La musique apparaît, quatre saxophones au naturel. Inutile de rappeler, et c’est évident, qu’un bon quatuor de saxophones peut rendre n’importe quelle musique agréable à l’écoute, peu importe son genre. De Stevie Wonder à Bruno Mars, le public s’amuse à reconnaître les musiques jouées. Des standards du jazz, aux chansons populaires. Leur répertoire est varié. Ils essayent d’enregistrer des disques régulièrement, en totale auto-production. Leur distributeur luxembourgeois n’existe plus, ainsi ils envisagent les disques comme des cartes de visite, des souvenirs. Leur dernier, Four brothers, selon le morceau éponyme de Jimmy Giuffre datant de 1947, est paru cette année. Des standards donc, mais aussi du Earth, Wind & Fire ou encore le hit de Pharrell Williams, Happy.

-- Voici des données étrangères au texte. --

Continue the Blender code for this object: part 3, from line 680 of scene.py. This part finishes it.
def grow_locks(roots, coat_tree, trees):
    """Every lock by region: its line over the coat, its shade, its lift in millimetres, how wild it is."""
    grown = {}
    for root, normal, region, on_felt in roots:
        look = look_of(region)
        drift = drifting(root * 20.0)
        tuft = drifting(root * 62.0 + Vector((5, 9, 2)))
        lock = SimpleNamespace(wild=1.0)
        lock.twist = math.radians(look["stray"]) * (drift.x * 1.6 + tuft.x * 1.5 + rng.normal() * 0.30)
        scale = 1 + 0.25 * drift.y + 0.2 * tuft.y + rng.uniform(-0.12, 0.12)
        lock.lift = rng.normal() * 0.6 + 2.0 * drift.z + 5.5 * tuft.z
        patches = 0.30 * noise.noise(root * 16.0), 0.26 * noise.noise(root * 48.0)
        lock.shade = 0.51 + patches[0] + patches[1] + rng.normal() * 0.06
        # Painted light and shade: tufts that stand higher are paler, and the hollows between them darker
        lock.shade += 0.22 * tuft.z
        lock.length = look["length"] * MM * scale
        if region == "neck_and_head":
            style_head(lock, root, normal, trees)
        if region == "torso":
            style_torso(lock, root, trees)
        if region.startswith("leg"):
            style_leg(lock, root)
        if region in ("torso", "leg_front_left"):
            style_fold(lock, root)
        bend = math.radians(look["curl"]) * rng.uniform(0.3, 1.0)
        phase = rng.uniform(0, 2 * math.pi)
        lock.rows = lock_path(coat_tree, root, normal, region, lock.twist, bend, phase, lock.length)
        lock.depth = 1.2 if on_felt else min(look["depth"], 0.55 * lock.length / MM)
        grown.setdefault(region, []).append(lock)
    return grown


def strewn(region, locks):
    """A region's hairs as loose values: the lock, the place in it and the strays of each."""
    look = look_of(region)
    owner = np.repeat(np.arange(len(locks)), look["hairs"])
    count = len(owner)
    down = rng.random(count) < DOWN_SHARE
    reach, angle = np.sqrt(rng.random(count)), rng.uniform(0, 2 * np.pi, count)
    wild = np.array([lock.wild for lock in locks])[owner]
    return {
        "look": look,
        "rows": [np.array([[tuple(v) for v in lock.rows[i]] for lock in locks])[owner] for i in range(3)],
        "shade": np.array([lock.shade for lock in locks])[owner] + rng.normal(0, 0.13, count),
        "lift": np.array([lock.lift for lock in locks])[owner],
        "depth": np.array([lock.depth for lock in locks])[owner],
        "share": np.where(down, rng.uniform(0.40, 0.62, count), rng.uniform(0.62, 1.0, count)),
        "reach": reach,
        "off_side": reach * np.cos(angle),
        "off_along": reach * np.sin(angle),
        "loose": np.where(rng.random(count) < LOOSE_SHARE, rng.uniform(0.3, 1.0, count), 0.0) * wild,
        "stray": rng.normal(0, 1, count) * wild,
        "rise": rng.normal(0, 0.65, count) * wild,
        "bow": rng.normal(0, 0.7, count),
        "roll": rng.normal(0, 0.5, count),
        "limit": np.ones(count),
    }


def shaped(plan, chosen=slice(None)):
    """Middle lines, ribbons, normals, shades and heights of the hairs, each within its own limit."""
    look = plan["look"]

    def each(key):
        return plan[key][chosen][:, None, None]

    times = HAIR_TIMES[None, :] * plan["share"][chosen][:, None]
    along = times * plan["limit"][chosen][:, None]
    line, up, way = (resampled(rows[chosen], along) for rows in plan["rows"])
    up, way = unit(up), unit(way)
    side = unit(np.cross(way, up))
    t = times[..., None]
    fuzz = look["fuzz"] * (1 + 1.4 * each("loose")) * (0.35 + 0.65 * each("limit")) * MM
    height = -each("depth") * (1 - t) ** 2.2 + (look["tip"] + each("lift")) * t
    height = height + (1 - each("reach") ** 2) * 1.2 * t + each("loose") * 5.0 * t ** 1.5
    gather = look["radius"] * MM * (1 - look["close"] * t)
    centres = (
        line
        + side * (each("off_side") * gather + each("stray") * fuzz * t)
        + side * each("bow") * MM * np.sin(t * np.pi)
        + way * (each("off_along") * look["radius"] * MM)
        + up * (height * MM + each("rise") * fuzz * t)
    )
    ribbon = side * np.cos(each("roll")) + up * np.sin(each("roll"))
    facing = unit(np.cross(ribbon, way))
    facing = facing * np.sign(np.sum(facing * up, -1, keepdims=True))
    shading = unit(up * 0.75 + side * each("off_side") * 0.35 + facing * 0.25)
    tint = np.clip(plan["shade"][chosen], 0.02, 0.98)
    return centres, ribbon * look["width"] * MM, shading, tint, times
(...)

Sans oublier des compositions originales comme la belle Mega Bossa.
« Tous les styles musicaux sont intéressants, le plaisir de partager avec ses amis la passion de la musique est la seule chose qui importe », c’est à peu près de cette manière que se termine Nino Sopranino, un spectacle pour enfants écrit en 2011 et interprété encore aujourd’hui par le quatuor. Dans ce conte, les instruments sont personnifiés, Nino Sopranino et son frère aîné Adriano soprano découvrent la musique de leur père Tenore amore, le saxophone ténor. Les plus jeunes ont le plaisir de découvrir le funk par le biais du I got you (I feel good) de James Brown, de la musique classique avec le Boléro de Maurice Ravel (et son amusante variante reggae), le jazz avec Glenn Miller, l’improvisation sur Take Five, chef d’œuvre absolu de Paul Desmond et enfin la pop avec Thriller. Une initiative qu’on ne peut que saluer. Initiative qui dépasse les frontières géographiques et linguistiques : le spectacle a été joué pour la première fois en anglais en juillet dernier à Birmingham, à l’occasion d’un festival de jazz.

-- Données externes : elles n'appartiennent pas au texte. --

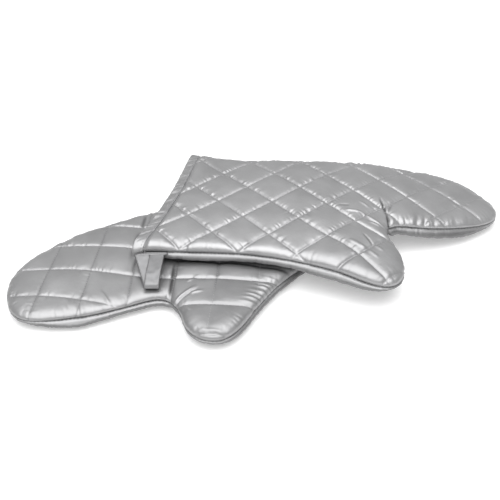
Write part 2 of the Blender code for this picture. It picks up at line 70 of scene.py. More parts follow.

Les frontières quant à elles sont seulement anecdotiques. Robi Arend est Luxembourgeois, ses acolytes tous les trois Français. « Les frontaliers sont toujours attirés par le Luxembourg », reconnaît Thomas Diemert. Rémi Fox qui habite à Paris avoue au contraire être surpris par le fait que de plus en plus de musiciens luxembourgeois apparaissent sur les scènes parisiennes. Tous sont d’accord pour dire que la scène actuelle Luxembourgeoise est en constante évolution. Des jeunes premiers, aux jazzmen émérites en passant donc par les formations atypiques comme ce quatuor à vent.

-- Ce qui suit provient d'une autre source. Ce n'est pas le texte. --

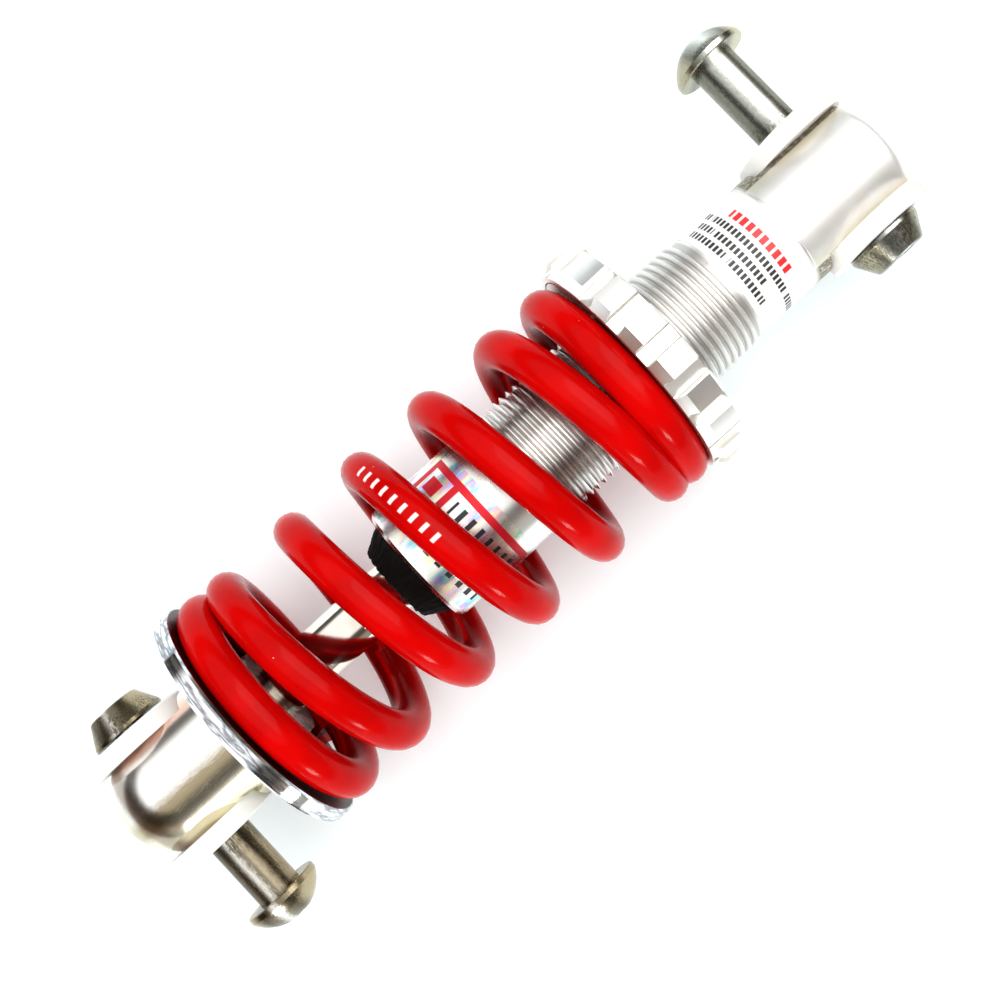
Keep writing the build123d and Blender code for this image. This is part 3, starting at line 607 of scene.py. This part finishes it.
def nutAluminium():
    # bright milled aluminium, with a touch of champagne painted reflection in a ring 21 to 22 mm from the axis
    nut = Finish("nutAluminium", Metallic=1.0)
    place = nut.point()
    x, y, z = nut.split(place)
    reach = nut.sum("SQRT", y * y + z * z) / mm
    lines = nut.grain(nut.joined(x, 0.0, 0.0), (0.2,) * 3, 3, 0.7)
    fine = nut.grain(place, (0.4, 0.4, 0.4), 3, 0.6)
    cloud = nut.grain(place, (6, 6, 6), 3)
    colour = nut.mixed(nut.ease(cloud, 0.35, 0.7), (0.97, 0.97, 0.97), (0.93, 0.92, 0.89))
    # painted reflection: a tan tint in a ring round the nut
    paintedGrooveReflection = nut.ease(reach, 22.3, 21.4) * nut.ease(reach, 20.6, 21.0)
    colour = nut.mixed(paintedGrooveReflection * 0.25, colour, (0.70, 0.62, 0.48))
    nick = nut.specks(place, 2.7, 0.12)
    colour = nut.mixed(nick * 0.6, colour, (0.25, 0.22, 0.18))
    rough = 0.24 + fine * 0.12 + lines * 0.08
    return nut.feed(Base_Color=colour, Roughness=rough, Normal=nut.bump(lines + fine, 0.005))


lean = (math.radians(-6), 0, 0)
upperPivot = (0.15, 0, 0)
finishes = {
    "nickel": eyeNickel(),
    "chrome": seatChrome(),
    "zinc": plated("brightZinc", (0.74, 0.71, 0.62), (0.58, 0.53, 0.42), 0.18, 0.3, 0.006, 2.5, 0.02),
    # painted shade: the locknut sits in the coil's shade and is painted dark
    "shadeSteel": plated("paintedShadeSteel", (0.34, 0.31, 0.24), (0.02, 0.018, 0.015), 0.16, 0.3, 0.006, 2.2, 0.02),
    "rodChrome": plated("rodChrome", (0.86, 0.83, 0.78), (0.78, 0.72, 0.64), 0.06, 0.25, 0.0015, 5.0, 0.005),
    "body": bodyAluminium(),
    "foil": foilLabel(),
    "paper": neckLabel(),
    "nut": nutAluminium(),
    # each bolt's tones are painted reflection bands across the bolt
    "lowerBolt": boltSteel("boltSteelLower", [
        (0.10, (0.34, 0.27, 0.14)), (0.26, (0.06, 0.045, 0.025)), (0.38, (0.20, 0.16, 0.11)), (0.47, (0.78, 0.76, 0.70)),
        (0.54, (0.22, 0.19, 0.14)), (0.68, (0.10, 0.08, 0.05)), (0.80, (0.42, 0.35, 0.22))]),
    "upperBolt": boltSteel("boltSteelUpper", [
        (0.12, (0.40, 0.37, 0.26)), (0.24, (0.16, 0.16, 0.13)), (0.36, (0.40, 0.42, 0.38)), (0.48, (0.84, 0.87, 0.81)),
        (0.60, (0.46, 0.47, 0.42)), (0.72, (0.15, 0.14, 0.10)), (0.84, (0.52, 0.48, 0.34))], lean, upperPivot),
    "turnedSteel": turnedMetal("turnedSteel", (0.62, 0.60, 0.57), (0.48, 0.46, 0.42), 0.25),
    "turnedAlloy": turnedMetal("turnedAlloy", (0.84, 0.83, 0.81), (0.72, 0.70, 0.66), 0.25),
    "bronze": turnedMetal("guideBronze", (0.66, 0.45, 0.22), (0.50, 0.33, 0.16), 0.3),
    "stopRubber": moulded(
        "stopRubber", (0.003, 0.003, 0.003), (0.006, 0.005, 0.005), 0.6, 0.5, 0.05,
        (0.10, 0.09, 0.08), 0.2, Specular_IOR_Level=0.12),
    "sealRubber": moulded(
        "sealRubber", (0.010, 0.010, 0.011), (0.018, 0.017, 0.016), 0.42, 0.4, 0.01, (0.1, 0.09, 0.08), 0.2),
    "nylon": moulded(
        "whiteNylon", (0.95, 0.95, 0.94), (0.91, 0.90, 0.87), 0.38, 0.9, 0.01,
        (0.55, 0.48, 0.38), 0.35, Subsurface_Weight=0.15, Subsurface_Scale=0.002),
    "bandPlastic": moulded("bandPlastic", (0.10, 0.16, 0.14), (0.07, 0.11, 0.10), 0.45, 0.6, 0.01),
}
wearing = {
    "nickel": ["lower_eye"], "chrome": ["spring_seat"], "zinc": ["preload_washer"], "shadeSteel": ["rod_locknut"], "rodChrome": ["piston_rod"],
    "body": ["damper_body"], "foil": ["foil_label"], "paper": ["upper_label"], "nut": ["preload_nut"],
    "lowerBolt": ["lower_sleeve_bolt", "lower_cone_screw"], "upperBolt": ["upper_sleeve_bolt", "upper_cone_screw"],
    "turnedSteel": ["piston_shims", "piston_nut", "circlip", "lower_spacer", "upper_spacer"],
    "turnedAlloy": ["piston", "gland"], "bronze": ["gland_bush"],
    "stopRubber": ["bump_stop", "rebound_bumper"], "sealRubber": ["rod_seal", "dust_wiper", "gland_o_ring"],
    "nylon": ["lower_bush_left", "lower_bush_right", "upper_bush_left", "upper_bush_right"], "bandPlastic": ["piston_band"]}
for finish, names in wearing.items():
    for name in names:
        wear(nodes[name], finishes[finish])
redCoat = redPowderCoat()
wear(wire, redCoat)
wear(nodes["coil_spring"], redCoat)
wear(bumpRubber, finishes["stopRubber"])
print("finishes:", len(bpy.data.materials))


# studio: pale floor, soft light from above, a bright window low at one side, a white card over the upper eye
studio = {
    "floorSize": 4.0, "floorGap": 0.0002, "cameraHigh": 0.217, "cameraAt": (0.07233, -0.00152),
    "cameraTurn": -42.57, "lens": 45.97}
bpy.ops.object.select_all(action="DESELECT")
low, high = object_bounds()
bpy.ops.mesh.primitive_plane_add(size=studio["floorSize"], location=(0.07, 0, low.z - studio["floorGap"]))
floor = bpy.context.object
floor.name = "studio_floor"
paperFloor = Finish("paleFloor", Specular_IOR_Level=0.1, Emission_Strength=0.2)
grainFloor = paperFloor.grain(paperFloor.point(), (40, 40, 40), 2)
pale = paperFloor.mixed(grainFloor, (0.85, 0.91, 0.94), (0.83, 0.90, 0.93))
wear(floor, paperFloor.feed(Base_Color=pale, Roughness=0.7 + grainFloor * 0.1, Emission_Color=pale))


def softLight(name, place, aim, size, power, colour, mirrored=True):
    panel = bpy.data.lights.new(name, "AREA")
    panel.shape = "RECTANGLE"
    panel.size, panel.size_y = size
    panel.energy = power
    panel.color = colour
    stand = bpy.data.objects.new(name, panel)
    bpy.context.scene.collection.objects.link(stand)
    stand.location = place
    stand.rotation_euler = (Vector(aim) - Vector(place)).to_track_quat("-Z", "Y").to_euler()
    stand.visible_glossy = mirrored
    return stand


centre = (0.075, 0, 0)
softLight("overhead", (0.05, 0.15, 0.9), centre, (0.9, 0.9), 5.5, (1.0, 0.985, 0.96), False)
softLight("window", (-0.35, -0.95, 0.30), centre, (0.26, 0.2), 5, (1.0, 0.99, 0.97))
card = softLight("card", (0.31, 0.05, 0.42), (0.14, 0, 0), (0.45, 0.45), 1.7, (1.0, 0.99, 0.97))
card.visible_diffuse = False

room = bpy.data.worlds.new("room")
bpy.context.scene.world = room
room.use_nodes = True
tree = room.node_tree
facing = tree.nodes.new("ShaderNodeTexCoord").outputs["Generated"]
dot = tree.nodes.new("ShaderNodeVectorMath")
dot.operation = "DOT_PRODUCT"
tree.links.new(facing, dot.inputs[0])
dot.inputs[1].default_value = Vector((0.0, 0.33, 1.0)).normalized()
shade = tree.nodes.new("ShaderNodeValToRGB")
tree.links.new(dot.outputs["Value"], shade.inputs[0])
for place, colour in (
        (0.12, (0.36, 0.27, 0.21)), (0.3, (0.09, 0.08, 0.07)), (0.56, (0.13, 0.12, 0.11)), (0.70, (1.25, 1.24, 1.21))):
    stop = shade.color_ramp.elements.new(place)
    stop.color = (*colour, 1)
shade.color_ramp.elements[0].color = (0.35, 0.34, 0.30, 1)
shade.color_ramp.elements[-1].color = (1.2, 1.19, 1.15, 1)
tree.links.new(shade.outputs[0], tree.nodes["Background"].inputs["Color"])

lensView = bpy.data.cameras.new("camera")
lensView.lens = studio["lens"]
lensView.sensor_width = 36
lensView.clip_start = 0.005
eye = bpy.data.objects.new("camera", lensView)
bpy.context.scene.collection.objects.link(eye)
eye.location = (*studio["cameraAt"], studio["cameraHigh"])
eye.rotation_euler = (0, 0, math.radians(studio["cameraTurn"]))
bpy.context.scene.camera = eye
bpy.context.scene.view_settings.view_transform = "Standard"
print("studio ready")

De leur côté, ils ne se plaignent pas, tous sont des musiciens de profession apparemment comblés. « Il y a la scène et éventuellement l’option des cours. Mais en tant qu’intermittents du spectacle, nous avons assez de scènes avec le groupe pour pouvoir en vivre », annonce Pierre Cocq-Amann, fier mais lucide. Présents depuis 2003, ils ont eu droit à leur part du gâteau et comptent bien la garder. Une décennie a forgé leur professionnalisme évident. Durant leur concert sur la Place d’Armes, les morceaux s’enchaînent, les vacanciers installés sur les terrasses avoisinantes applaudissent, un petit groupe de spectateurs s’est formé timidement, le quatuor part à leur rencontre, en continuant à jouer. Ils déambulent à travers la place. Une jeune femme passablement éméchée se met à danser, imaginant une chorégraphie ubuesque. Après tout la musique est faite pour extérioriser les sentiments. La timidité, premier trait de caractère du public luxembourgeois, laisse place à la joie. Viendra, on l’espère, un jour où cette manie dansante se propagera. En 2018, nous fêterons les 500 ans de l’épidémie dansante de Strasbourg, phénomène onirique qui poussa mystérieusement des centaines de badauds à danser hystériquement, jusqu’à la mort pour certains. Nous mettrons de côté l’aspect mortuaire de la chose.
En attendant, le quatuor compte prendre un mois de vacances. Ils joueront le 4 septembre prochain pour l’Apéro-Jazz de Neimënster.